## [WHAT IS REQUIRED]
Emit the exact text of every line from the line with "for name, shape" to the line with "bpy.context.view_layer.update()", both ends included. No other output is expected.
____________________
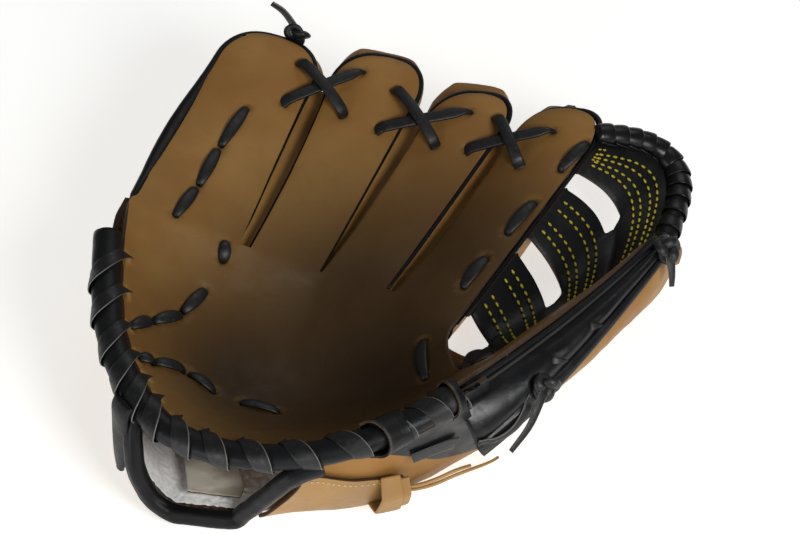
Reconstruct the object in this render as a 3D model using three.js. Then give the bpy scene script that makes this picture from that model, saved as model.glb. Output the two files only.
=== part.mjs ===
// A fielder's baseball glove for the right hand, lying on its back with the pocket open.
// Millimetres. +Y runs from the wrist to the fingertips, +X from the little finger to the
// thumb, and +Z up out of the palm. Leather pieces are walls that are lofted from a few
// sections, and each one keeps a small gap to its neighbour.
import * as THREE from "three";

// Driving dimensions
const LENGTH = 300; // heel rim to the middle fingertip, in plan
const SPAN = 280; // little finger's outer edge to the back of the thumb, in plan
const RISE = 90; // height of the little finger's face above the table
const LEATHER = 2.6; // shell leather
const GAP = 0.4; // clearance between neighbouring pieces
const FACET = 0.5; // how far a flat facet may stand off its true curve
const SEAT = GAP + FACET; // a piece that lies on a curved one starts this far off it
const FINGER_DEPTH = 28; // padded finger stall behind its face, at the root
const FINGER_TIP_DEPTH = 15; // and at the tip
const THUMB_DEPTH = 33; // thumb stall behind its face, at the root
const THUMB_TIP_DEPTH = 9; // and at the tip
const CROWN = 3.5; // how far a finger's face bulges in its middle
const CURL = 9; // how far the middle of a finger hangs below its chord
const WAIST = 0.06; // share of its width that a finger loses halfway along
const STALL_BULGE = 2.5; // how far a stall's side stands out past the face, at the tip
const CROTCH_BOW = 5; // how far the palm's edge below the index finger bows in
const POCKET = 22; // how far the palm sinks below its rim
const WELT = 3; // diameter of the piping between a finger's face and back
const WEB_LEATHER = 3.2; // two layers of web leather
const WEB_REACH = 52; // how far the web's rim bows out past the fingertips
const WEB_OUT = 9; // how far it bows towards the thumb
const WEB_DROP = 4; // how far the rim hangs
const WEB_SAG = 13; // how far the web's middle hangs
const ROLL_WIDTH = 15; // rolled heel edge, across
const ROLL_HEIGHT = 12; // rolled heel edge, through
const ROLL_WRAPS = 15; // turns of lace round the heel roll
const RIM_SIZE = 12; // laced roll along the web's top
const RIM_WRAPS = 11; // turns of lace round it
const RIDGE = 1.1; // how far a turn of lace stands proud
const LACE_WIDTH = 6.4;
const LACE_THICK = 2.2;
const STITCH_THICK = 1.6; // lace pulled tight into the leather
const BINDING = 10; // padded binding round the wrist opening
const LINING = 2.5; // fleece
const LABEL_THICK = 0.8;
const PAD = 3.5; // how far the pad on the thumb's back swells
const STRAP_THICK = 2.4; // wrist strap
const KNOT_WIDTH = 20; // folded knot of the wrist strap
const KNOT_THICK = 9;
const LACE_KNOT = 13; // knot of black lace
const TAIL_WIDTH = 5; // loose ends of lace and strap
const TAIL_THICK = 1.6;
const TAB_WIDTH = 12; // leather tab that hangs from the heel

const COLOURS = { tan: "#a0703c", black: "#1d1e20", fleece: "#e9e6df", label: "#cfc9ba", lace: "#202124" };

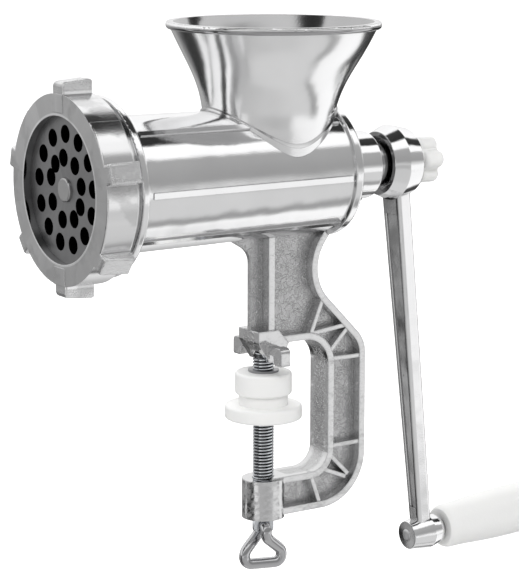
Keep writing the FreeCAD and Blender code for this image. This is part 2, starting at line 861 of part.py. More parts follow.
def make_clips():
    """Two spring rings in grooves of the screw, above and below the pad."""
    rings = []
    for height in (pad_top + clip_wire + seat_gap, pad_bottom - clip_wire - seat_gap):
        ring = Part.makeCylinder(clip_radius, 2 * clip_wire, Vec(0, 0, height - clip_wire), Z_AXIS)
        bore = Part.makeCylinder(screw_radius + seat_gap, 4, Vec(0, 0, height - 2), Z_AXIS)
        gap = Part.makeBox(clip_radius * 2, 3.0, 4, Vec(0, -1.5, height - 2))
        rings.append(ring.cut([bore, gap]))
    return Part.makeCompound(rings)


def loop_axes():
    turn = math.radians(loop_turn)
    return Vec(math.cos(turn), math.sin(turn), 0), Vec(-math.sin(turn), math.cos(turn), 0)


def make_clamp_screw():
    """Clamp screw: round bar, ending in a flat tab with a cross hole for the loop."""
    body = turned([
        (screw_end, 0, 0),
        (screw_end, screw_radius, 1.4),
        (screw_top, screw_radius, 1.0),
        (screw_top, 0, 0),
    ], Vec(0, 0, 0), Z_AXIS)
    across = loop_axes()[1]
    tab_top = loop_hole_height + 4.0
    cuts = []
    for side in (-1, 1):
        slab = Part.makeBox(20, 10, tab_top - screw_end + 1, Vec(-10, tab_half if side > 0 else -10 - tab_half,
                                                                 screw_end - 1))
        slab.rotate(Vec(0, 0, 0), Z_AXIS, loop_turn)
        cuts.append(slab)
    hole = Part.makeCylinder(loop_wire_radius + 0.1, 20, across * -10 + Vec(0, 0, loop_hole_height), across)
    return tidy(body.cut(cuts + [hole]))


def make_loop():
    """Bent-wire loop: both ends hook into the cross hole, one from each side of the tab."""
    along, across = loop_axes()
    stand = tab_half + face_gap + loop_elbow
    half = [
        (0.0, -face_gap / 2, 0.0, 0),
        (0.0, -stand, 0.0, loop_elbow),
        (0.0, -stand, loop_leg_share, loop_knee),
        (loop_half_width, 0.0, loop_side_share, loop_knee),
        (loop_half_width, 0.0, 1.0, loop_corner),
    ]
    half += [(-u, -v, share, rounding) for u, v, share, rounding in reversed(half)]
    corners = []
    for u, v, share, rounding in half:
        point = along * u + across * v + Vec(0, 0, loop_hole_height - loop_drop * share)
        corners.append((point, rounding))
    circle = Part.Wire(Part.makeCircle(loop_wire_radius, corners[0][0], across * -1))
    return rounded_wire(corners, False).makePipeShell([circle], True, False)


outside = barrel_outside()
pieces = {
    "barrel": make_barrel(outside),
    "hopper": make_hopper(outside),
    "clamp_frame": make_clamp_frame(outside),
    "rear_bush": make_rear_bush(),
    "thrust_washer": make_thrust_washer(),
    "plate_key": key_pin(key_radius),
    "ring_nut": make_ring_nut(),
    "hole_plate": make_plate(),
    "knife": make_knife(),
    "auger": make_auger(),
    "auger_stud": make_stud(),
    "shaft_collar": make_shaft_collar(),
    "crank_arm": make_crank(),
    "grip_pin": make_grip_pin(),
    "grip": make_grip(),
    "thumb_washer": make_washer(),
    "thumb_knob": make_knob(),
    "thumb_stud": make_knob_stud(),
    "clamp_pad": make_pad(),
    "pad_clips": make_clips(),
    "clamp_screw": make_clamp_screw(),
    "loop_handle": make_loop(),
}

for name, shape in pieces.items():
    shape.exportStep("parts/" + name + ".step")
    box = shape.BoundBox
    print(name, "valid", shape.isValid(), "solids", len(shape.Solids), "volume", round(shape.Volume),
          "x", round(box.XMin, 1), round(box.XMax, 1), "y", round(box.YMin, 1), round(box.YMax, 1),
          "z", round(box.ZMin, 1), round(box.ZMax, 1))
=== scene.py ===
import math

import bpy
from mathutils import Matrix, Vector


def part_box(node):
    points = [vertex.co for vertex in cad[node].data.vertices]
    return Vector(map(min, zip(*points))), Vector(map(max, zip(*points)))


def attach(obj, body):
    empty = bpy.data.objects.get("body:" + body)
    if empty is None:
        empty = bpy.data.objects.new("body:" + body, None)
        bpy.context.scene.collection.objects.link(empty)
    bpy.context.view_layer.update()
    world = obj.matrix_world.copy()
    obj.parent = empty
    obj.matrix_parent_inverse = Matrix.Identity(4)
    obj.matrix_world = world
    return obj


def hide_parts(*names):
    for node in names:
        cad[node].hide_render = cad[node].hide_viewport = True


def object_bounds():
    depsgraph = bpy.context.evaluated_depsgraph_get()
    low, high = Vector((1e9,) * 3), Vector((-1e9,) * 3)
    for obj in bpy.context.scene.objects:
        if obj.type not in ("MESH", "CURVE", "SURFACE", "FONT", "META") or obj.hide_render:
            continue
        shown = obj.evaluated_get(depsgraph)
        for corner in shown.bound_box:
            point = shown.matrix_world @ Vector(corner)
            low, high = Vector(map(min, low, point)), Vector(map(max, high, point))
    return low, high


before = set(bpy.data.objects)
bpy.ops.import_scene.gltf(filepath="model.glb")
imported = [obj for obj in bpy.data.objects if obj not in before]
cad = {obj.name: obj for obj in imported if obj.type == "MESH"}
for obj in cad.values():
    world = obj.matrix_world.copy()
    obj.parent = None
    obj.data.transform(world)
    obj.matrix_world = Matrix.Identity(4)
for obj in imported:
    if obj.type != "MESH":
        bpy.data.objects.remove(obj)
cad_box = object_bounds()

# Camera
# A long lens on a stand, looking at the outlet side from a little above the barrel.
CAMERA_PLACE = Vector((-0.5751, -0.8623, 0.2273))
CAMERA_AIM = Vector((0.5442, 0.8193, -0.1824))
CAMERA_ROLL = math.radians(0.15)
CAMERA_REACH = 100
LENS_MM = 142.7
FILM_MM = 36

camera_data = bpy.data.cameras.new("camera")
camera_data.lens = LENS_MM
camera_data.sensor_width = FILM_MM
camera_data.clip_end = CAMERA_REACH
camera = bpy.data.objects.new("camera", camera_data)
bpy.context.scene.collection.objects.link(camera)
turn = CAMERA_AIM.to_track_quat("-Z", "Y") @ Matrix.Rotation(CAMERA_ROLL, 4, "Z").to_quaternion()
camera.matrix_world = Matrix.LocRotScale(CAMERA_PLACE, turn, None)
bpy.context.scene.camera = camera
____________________
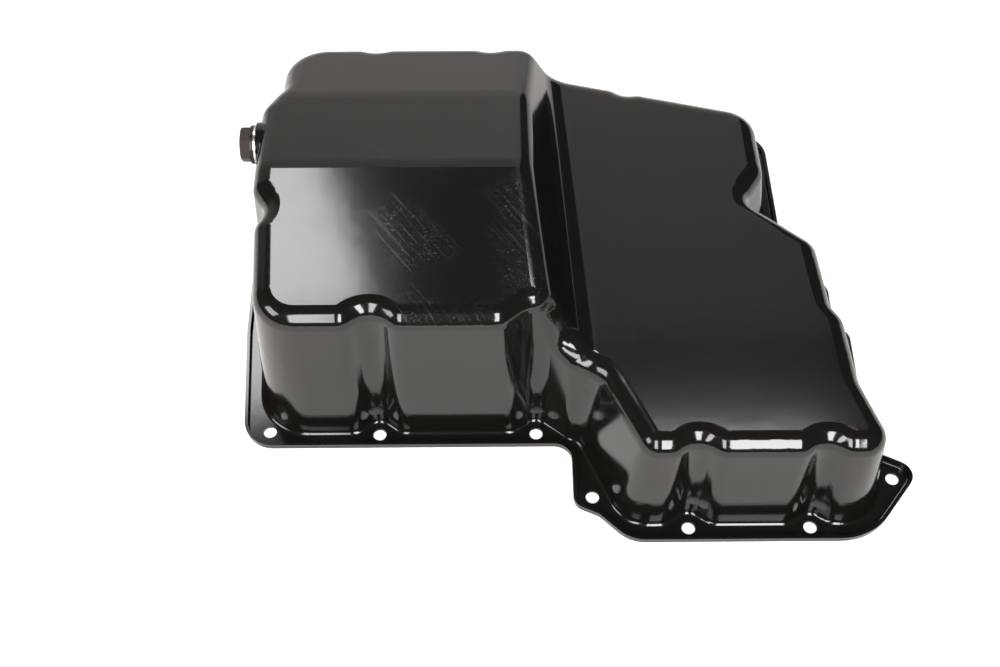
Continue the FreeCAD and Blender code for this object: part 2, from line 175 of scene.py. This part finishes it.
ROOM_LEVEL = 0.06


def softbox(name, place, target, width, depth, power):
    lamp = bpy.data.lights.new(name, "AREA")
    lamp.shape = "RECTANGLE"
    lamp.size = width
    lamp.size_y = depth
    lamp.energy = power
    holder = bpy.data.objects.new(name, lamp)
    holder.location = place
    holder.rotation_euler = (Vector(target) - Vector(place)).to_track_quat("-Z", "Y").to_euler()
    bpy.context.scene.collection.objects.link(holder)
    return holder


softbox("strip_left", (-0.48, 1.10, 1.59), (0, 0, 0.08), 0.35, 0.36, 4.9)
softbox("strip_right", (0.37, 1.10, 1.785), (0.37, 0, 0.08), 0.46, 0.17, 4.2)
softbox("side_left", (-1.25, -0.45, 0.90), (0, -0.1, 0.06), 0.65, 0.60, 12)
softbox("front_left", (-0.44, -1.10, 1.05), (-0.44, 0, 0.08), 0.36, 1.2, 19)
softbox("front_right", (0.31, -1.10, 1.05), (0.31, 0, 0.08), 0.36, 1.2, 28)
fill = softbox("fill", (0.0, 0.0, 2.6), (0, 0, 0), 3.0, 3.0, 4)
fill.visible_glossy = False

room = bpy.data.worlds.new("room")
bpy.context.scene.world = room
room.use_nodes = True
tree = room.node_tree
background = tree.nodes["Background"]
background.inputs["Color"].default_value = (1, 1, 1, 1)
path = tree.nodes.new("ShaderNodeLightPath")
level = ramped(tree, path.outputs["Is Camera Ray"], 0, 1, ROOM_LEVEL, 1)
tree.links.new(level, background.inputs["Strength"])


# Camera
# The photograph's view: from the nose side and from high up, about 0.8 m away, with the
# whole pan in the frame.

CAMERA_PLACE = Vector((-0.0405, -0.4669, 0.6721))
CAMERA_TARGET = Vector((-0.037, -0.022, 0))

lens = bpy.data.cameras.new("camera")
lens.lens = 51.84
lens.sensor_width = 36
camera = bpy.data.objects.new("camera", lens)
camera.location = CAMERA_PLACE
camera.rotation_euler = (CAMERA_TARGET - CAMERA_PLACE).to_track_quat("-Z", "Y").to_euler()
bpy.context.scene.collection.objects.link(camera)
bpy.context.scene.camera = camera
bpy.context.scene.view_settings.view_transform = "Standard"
____________________
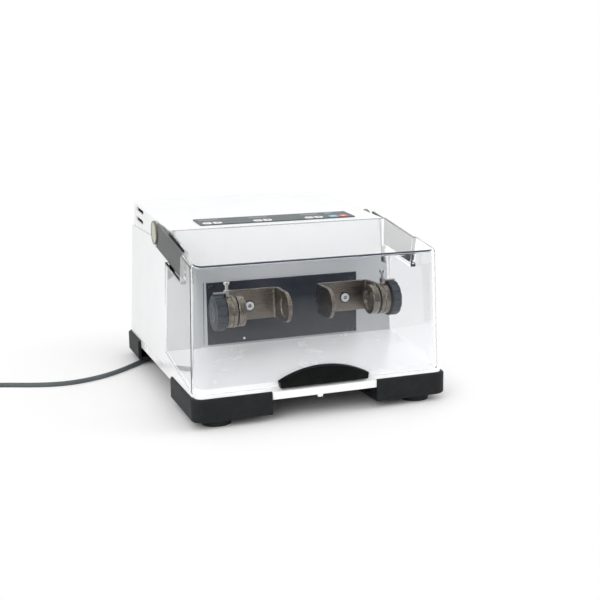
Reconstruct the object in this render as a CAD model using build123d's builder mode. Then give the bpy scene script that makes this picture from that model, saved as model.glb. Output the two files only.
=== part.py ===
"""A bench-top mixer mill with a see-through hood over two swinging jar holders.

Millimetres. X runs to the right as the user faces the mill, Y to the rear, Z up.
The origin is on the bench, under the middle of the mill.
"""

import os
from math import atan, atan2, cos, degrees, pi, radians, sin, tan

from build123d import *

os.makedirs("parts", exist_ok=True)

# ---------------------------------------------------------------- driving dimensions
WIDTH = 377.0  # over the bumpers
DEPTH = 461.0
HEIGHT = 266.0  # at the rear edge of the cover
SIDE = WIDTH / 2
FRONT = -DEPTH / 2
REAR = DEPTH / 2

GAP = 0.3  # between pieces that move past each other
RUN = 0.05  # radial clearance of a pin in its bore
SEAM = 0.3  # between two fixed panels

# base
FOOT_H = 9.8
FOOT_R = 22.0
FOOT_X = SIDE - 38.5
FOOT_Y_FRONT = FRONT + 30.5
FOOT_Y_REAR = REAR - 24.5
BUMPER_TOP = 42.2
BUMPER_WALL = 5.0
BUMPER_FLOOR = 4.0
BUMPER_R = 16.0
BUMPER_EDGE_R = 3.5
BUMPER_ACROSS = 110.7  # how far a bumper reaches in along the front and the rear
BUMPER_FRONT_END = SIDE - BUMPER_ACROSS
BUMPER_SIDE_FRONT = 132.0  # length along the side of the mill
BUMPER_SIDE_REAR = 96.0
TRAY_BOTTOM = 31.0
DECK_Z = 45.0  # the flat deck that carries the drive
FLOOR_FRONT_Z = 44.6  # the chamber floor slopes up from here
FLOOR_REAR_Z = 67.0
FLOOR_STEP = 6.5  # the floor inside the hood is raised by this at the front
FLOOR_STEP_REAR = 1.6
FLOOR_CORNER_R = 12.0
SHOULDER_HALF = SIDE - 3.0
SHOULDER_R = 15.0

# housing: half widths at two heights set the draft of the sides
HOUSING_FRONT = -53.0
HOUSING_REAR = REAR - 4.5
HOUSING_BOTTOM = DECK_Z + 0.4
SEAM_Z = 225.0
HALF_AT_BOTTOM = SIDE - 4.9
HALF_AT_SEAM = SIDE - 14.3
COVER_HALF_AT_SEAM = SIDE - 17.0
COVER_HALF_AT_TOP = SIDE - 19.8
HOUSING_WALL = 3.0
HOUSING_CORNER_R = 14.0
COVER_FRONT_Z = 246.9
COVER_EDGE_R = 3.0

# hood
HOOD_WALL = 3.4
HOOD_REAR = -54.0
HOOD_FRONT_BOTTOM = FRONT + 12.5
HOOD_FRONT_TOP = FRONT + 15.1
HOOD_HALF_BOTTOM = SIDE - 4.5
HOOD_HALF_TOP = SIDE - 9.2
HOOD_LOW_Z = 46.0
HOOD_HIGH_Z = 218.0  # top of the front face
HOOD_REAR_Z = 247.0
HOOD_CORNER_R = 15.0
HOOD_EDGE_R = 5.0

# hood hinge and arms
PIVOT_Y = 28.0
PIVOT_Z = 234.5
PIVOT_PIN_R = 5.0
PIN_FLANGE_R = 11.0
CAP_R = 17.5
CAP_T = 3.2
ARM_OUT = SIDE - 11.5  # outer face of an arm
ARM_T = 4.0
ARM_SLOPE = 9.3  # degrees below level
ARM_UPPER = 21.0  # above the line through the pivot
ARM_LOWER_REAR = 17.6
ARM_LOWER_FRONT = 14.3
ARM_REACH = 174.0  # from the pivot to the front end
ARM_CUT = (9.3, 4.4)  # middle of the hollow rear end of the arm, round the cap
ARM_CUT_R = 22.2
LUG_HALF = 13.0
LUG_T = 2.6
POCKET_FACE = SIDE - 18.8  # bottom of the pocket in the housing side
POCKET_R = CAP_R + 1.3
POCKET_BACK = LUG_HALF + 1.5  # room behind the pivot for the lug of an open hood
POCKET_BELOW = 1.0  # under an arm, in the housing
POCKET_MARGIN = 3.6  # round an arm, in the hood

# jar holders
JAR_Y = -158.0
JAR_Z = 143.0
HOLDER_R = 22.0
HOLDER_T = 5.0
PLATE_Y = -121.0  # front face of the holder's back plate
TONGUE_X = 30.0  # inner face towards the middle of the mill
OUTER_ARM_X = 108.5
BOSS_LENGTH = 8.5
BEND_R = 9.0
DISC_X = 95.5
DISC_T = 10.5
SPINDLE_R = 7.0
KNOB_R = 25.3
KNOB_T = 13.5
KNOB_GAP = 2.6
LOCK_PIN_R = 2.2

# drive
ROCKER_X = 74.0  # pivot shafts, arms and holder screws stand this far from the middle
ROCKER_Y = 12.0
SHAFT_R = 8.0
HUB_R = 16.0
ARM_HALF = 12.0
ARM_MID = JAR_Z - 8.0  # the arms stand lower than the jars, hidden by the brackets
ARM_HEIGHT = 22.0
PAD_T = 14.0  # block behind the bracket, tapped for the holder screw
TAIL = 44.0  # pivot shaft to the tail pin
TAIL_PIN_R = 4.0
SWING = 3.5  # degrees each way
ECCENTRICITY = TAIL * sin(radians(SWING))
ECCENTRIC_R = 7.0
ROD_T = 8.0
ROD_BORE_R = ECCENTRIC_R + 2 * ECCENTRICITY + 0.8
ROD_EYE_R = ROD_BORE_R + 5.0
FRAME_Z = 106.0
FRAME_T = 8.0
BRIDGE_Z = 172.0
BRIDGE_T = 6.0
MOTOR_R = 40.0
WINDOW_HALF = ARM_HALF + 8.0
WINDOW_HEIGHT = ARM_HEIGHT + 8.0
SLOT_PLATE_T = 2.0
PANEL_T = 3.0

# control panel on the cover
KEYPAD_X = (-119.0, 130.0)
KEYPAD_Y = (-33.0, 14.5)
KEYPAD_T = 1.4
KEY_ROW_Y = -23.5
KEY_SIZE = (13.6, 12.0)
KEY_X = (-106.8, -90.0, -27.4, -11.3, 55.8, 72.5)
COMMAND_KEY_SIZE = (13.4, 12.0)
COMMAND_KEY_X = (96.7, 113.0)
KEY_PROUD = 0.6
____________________
## [REPLY]
for name, shape in pieces.items():
    shape.exportStep("parts/" + name + ".step")
    box = shape.BoundBox
    print(name, "valid", shape.isValid(), "solids", len(shape.Solids), "volume", round(shape.Volume),
          "x", round(box.XMin, 1), round(box.XMax, 1), "y", round(box.YMin, 1), round(box.YMax, 1),
          "z", round(box.ZMin, 1), round(box.ZMax, 1))
=== scene.py ===
import math

import bpy
from mathutils import Matrix, Vector


def part_box(node):
    points = [vertex.co for vertex in cad[node].data.vertices]
    return Vector(map(min, zip(*points))), Vector(map(max, zip(*points)))


def attach(obj, body):
    empty = bpy.data.objects.get("body:" + body)
    if empty is None:
        empty = bpy.data.objects.new("body:" + body, None)
        bpy.context.scene.collection.objects.link(empty)
    bpy.context.view_layer.update()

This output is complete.